» Aim of the task: Every entry needs to be printed exactly, please.

» Data rows:
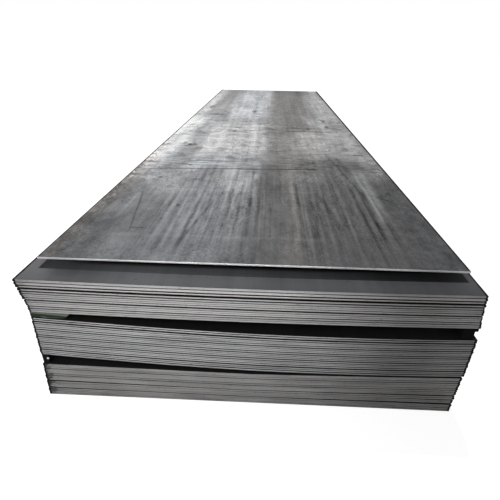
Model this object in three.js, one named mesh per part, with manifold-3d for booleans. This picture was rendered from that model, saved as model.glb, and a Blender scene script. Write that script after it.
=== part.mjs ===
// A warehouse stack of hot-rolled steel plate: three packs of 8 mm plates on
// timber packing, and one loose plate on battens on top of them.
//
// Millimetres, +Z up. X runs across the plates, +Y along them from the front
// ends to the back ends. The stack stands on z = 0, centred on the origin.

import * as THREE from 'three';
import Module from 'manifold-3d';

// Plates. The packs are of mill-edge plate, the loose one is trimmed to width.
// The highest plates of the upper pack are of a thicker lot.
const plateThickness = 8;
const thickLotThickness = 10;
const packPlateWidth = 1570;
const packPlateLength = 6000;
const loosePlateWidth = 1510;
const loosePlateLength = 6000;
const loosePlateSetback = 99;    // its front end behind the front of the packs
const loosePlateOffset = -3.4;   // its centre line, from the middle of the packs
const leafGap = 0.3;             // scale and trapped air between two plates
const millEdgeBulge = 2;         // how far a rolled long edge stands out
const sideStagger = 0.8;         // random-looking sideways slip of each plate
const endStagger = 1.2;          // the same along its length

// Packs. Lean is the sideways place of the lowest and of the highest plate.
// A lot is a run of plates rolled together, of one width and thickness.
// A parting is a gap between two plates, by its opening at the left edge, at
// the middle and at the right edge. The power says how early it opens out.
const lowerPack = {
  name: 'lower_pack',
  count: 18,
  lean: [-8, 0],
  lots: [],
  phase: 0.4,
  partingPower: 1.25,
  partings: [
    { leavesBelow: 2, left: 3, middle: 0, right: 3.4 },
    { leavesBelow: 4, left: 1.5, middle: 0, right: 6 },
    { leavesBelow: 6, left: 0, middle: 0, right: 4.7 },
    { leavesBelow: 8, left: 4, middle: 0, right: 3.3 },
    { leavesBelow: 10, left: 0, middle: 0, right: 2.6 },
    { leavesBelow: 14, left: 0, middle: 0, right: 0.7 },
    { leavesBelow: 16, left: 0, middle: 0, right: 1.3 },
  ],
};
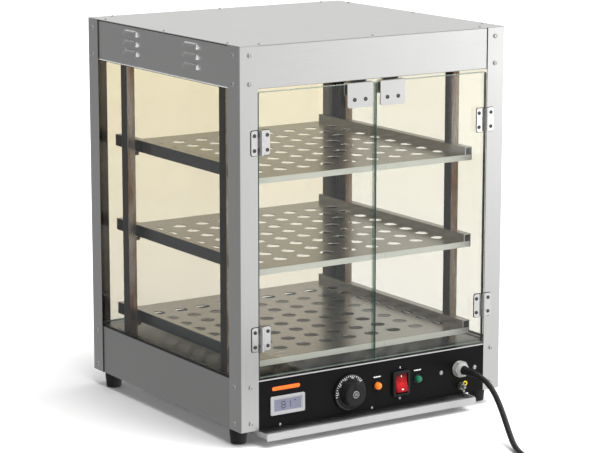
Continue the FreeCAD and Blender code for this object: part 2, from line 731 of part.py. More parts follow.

» Result of the exercise:
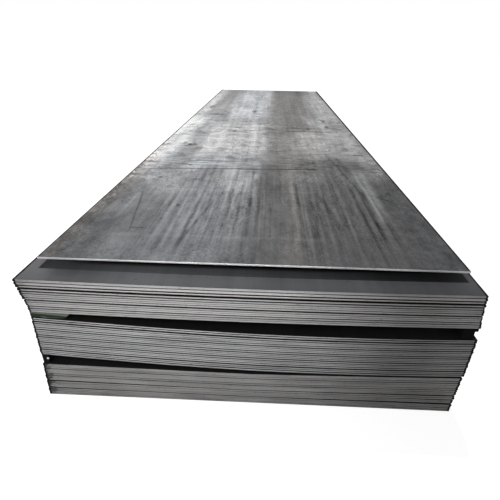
Model this object in three.js, one named mesh per part, with manifold-3d for booleans. This picture was rendered from that model, saved as model.glb, and a Blender scene script. Write that script after it.
=== part.mjs ===
// A warehouse stack of hot-rolled steel plate: three packs of 8 mm plates on
// timber packing, and one loose plate on battens on top of them.
//
// Millimetres, +Z up. X runs across the plates, +Y along them from the front
// ends to the back ends. The stack stands on z = 0, centred on the origin.

import * as THREE from 'three';
import Module from 'manifold-3d';

// Plates. The packs are of mill-edge plate, the loose one is trimmed to width.
// The highest plates of the upper pack are of a thicker lot.
const plateThickness = 8;
const thickLotThickness = 10;
const packPlateWidth = 1570;
const packPlateLength = 6000;
const loosePlateWidth = 1510;
const loosePlateLength = 6000;
const loosePlateSetback = 99;    // its front end behind the front of the packs
const loosePlateOffset = -3.4;   // its centre line, from the middle of the packs
const leafGap = 0.3;             // scale and trapped air between two plates
const millEdgeBulge = 2;         // how far a rolled long edge stands out
const sideStagger = 0.8;         // random-looking sideways slip of each plate
const endStagger = 1.2;          // the same along its length

// Packs. Lean is the sideways place of the lowest and of the highest plate.
// A lot is a run of plates rolled together, of one width and thickness.
// A parting is a gap between two plates, by its opening at the left edge, at
// the middle and at the right edge. The power says how early it opens out.
const lowerPack = {
  name: 'lower_pack',
  count: 18,
  lean: [-8, 0],
  lots: [],
  phase: 0.4,
  partingPower: 1.25,
  partings: [
    { leavesBelow: 2, left: 3, middle: 0, right: 3.4 },
    { leavesBelow: 4, left: 1.5, middle: 0, right: 6 },
    { leavesBelow: 6, left: 0, middle: 0, right: 4.7 },
    { leavesBelow: 8, left: 4, middle: 0, right: 3.3 },
    { leavesBelow: 10, left: 0, middle: 0, right: 2.6 },
    { leavesBelow: 14, left: 0, middle: 0, right: 0.7 },
    { leavesBelow: 16, left: 0, middle: 0, right: 1.3 },
  ],
};
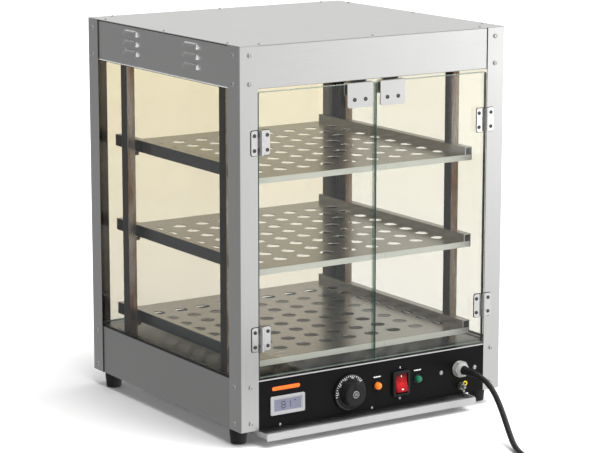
Continue the FreeCAD and Blender code for this object: part 2, from line 731 of part.py. More parts follow.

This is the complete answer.